Aim
Pull out every line containing the string "before".

---------------

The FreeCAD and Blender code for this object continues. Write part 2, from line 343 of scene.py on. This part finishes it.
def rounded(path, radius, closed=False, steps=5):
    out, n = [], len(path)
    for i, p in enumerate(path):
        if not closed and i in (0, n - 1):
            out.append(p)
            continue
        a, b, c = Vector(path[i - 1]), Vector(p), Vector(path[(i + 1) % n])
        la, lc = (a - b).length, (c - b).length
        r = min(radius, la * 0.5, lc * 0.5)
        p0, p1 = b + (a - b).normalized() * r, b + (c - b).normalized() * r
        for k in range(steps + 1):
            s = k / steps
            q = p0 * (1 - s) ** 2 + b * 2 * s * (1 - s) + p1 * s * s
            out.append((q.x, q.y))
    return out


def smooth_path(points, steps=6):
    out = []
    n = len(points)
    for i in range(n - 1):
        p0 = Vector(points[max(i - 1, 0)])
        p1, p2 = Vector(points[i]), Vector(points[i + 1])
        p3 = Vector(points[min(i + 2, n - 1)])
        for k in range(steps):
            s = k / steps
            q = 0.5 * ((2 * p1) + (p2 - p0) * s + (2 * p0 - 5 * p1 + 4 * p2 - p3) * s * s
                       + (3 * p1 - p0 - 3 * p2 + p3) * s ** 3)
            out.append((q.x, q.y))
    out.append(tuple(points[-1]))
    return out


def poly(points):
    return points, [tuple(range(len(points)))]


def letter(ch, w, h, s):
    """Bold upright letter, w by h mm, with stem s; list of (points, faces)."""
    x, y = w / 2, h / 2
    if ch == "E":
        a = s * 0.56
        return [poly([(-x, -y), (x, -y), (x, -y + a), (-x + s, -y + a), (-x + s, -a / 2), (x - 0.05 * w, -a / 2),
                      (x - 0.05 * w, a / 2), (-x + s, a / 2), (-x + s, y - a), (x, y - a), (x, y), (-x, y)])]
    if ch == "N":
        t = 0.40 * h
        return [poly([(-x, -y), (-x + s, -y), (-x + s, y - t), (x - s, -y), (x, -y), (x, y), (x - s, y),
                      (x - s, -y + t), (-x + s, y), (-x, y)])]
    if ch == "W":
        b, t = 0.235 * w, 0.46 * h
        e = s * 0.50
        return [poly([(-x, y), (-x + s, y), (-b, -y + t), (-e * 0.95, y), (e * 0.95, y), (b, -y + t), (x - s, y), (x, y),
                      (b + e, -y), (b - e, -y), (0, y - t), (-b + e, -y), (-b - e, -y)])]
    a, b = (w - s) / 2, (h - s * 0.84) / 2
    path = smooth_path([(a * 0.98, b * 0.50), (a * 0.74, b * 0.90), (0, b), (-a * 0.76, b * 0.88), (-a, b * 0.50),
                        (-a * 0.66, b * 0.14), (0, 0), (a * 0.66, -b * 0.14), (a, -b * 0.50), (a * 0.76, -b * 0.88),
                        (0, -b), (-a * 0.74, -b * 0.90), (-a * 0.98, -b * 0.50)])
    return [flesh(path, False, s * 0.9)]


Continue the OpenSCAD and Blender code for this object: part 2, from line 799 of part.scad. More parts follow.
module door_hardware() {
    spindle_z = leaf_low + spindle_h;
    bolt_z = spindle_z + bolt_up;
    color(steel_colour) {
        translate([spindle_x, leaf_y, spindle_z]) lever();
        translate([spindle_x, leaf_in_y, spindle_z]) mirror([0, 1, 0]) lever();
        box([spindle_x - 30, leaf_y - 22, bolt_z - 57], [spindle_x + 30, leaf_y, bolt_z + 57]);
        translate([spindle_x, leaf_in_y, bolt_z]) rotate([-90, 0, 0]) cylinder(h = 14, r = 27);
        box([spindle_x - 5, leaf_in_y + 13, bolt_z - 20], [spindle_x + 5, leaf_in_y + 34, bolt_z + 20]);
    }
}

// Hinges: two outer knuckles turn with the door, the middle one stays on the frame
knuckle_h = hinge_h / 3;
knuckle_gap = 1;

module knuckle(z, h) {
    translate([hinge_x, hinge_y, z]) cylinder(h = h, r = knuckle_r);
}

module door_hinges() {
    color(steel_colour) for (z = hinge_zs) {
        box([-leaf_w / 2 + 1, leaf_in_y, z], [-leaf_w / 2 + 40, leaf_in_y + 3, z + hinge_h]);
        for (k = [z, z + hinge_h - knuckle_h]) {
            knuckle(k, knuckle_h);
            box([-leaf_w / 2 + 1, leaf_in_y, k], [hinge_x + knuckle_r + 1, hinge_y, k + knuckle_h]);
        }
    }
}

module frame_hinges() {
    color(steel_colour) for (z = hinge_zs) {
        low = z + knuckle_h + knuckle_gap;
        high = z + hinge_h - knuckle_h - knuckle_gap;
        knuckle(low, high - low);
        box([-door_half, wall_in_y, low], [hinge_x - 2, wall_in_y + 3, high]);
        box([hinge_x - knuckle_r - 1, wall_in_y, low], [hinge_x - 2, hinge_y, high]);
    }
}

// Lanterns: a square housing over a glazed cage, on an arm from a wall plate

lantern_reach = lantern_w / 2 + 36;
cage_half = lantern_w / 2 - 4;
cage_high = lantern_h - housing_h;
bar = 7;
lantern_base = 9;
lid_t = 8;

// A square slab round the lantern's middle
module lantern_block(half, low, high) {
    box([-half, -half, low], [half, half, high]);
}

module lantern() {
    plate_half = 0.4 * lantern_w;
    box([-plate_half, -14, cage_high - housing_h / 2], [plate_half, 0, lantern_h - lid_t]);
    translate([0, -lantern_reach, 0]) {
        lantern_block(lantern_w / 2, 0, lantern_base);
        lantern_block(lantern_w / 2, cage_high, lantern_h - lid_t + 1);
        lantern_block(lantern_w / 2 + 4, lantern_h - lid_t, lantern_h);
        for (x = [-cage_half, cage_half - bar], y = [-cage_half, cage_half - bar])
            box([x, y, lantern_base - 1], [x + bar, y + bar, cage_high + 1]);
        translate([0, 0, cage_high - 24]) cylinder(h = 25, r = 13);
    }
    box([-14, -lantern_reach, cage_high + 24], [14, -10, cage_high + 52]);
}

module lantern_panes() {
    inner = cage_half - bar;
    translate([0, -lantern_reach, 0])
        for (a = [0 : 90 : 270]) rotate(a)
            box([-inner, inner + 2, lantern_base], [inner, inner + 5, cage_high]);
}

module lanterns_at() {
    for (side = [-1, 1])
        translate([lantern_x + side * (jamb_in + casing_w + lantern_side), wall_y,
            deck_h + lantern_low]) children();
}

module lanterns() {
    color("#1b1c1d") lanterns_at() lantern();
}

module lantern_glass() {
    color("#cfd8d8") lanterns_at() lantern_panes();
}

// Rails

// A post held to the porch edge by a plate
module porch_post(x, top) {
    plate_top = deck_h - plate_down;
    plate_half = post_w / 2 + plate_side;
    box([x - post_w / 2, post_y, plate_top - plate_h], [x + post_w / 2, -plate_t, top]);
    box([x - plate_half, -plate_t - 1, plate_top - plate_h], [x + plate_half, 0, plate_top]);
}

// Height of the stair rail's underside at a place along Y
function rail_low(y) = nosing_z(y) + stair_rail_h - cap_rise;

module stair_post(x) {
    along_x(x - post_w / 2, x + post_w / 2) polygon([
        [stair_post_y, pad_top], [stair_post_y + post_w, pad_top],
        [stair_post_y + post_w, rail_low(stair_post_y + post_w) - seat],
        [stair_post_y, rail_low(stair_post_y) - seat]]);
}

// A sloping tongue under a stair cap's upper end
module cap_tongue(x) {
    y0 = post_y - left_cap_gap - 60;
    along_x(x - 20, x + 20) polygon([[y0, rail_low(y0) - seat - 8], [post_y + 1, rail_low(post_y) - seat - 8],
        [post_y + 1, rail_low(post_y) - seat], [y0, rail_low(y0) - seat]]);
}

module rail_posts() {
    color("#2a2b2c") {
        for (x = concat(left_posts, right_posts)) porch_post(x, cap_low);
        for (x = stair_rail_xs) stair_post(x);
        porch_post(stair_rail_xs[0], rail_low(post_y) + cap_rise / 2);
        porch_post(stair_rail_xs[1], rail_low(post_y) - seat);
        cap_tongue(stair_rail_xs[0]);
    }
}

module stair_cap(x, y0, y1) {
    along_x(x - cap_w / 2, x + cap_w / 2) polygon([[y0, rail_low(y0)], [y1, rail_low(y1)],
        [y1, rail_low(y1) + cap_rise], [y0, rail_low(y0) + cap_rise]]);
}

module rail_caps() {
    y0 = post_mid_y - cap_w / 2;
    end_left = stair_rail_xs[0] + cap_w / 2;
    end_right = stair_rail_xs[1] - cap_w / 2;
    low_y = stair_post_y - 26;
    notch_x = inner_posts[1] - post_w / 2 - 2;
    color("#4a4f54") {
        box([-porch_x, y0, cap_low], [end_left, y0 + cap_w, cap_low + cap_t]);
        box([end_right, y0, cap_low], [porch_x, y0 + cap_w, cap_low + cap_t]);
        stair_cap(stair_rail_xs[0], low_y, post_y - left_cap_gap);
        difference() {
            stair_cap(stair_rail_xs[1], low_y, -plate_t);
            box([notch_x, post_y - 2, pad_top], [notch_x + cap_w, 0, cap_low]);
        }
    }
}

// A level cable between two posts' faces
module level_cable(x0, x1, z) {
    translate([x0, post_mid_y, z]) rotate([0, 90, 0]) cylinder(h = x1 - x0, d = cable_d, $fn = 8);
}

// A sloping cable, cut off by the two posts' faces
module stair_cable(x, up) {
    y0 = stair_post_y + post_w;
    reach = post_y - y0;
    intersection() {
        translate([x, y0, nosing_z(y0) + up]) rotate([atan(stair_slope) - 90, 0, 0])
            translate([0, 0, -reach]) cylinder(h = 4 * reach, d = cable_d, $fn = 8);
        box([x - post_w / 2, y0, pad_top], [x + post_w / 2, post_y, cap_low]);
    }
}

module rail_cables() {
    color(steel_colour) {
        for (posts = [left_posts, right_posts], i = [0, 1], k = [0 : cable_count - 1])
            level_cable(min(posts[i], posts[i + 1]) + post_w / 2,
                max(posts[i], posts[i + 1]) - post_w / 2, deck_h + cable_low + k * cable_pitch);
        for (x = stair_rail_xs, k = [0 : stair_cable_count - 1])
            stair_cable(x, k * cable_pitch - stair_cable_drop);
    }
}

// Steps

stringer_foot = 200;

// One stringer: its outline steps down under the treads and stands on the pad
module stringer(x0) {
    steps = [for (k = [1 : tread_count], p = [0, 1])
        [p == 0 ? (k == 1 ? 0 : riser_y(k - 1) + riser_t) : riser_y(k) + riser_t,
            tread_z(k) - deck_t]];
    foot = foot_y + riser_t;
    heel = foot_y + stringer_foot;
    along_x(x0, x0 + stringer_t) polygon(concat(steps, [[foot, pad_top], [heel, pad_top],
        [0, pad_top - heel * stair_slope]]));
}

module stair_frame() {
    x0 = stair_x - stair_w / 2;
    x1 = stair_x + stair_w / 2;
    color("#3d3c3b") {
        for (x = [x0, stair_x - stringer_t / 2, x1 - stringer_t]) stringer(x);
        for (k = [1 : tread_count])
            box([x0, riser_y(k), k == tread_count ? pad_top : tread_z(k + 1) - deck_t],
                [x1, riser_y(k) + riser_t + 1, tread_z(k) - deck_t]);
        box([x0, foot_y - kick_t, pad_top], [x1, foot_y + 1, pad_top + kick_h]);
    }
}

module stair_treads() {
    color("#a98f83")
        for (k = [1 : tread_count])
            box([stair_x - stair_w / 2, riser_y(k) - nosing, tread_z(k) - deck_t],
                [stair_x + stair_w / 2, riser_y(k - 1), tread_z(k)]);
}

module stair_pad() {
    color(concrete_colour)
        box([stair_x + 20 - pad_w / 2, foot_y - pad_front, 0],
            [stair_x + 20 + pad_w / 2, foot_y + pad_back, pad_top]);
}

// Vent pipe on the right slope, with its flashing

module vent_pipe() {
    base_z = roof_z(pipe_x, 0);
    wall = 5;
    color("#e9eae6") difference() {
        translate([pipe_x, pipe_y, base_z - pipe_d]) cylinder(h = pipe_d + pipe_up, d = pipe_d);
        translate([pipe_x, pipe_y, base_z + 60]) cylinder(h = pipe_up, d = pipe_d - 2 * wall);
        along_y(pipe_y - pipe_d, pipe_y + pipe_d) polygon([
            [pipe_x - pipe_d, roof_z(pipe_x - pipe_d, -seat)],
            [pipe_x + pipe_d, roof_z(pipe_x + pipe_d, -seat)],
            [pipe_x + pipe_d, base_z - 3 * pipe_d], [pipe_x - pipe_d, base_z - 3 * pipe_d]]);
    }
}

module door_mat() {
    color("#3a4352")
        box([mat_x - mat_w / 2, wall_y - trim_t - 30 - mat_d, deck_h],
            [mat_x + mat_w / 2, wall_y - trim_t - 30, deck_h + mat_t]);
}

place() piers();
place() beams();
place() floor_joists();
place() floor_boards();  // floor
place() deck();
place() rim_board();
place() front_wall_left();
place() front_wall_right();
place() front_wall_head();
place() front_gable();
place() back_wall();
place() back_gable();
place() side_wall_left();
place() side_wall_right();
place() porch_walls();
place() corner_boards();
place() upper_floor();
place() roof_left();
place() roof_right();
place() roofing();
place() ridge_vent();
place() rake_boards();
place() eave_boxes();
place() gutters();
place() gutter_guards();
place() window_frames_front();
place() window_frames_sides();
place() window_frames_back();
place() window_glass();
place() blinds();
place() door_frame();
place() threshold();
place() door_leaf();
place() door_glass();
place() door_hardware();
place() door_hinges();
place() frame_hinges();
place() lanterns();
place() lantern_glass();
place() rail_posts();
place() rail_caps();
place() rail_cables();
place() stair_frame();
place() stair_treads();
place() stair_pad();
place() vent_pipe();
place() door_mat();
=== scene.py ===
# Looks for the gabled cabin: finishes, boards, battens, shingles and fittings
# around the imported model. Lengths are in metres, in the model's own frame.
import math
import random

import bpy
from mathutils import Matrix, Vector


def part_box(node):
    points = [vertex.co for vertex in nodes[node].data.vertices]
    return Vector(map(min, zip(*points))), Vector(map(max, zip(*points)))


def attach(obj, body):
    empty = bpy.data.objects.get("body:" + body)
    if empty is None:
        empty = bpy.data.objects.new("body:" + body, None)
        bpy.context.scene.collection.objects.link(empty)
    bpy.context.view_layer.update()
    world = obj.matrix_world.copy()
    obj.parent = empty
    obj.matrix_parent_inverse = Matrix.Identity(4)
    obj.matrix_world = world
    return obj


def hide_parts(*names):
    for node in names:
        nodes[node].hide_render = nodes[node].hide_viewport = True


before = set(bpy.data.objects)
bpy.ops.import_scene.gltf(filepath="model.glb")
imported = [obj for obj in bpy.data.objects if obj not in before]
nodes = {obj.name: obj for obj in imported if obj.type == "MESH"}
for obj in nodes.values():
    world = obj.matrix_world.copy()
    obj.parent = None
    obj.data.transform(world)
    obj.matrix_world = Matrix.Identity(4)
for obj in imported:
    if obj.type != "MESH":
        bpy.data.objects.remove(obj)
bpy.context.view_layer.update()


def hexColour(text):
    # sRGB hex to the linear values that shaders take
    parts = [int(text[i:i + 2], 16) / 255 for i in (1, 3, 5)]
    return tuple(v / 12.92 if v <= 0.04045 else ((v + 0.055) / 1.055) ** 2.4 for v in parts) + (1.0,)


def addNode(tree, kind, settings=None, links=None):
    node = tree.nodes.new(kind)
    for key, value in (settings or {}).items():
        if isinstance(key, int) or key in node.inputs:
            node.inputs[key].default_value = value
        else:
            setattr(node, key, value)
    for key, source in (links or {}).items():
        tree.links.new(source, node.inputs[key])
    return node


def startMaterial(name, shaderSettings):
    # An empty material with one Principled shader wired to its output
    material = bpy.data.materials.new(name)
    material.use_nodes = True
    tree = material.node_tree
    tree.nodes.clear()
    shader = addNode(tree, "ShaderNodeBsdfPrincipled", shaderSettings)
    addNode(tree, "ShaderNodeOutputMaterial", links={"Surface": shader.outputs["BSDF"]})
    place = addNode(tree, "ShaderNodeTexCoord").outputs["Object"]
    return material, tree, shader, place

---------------

Final result
before = set(bpy.data.objects)
imported = [obj for obj in bpy.data.objects if obj not in before]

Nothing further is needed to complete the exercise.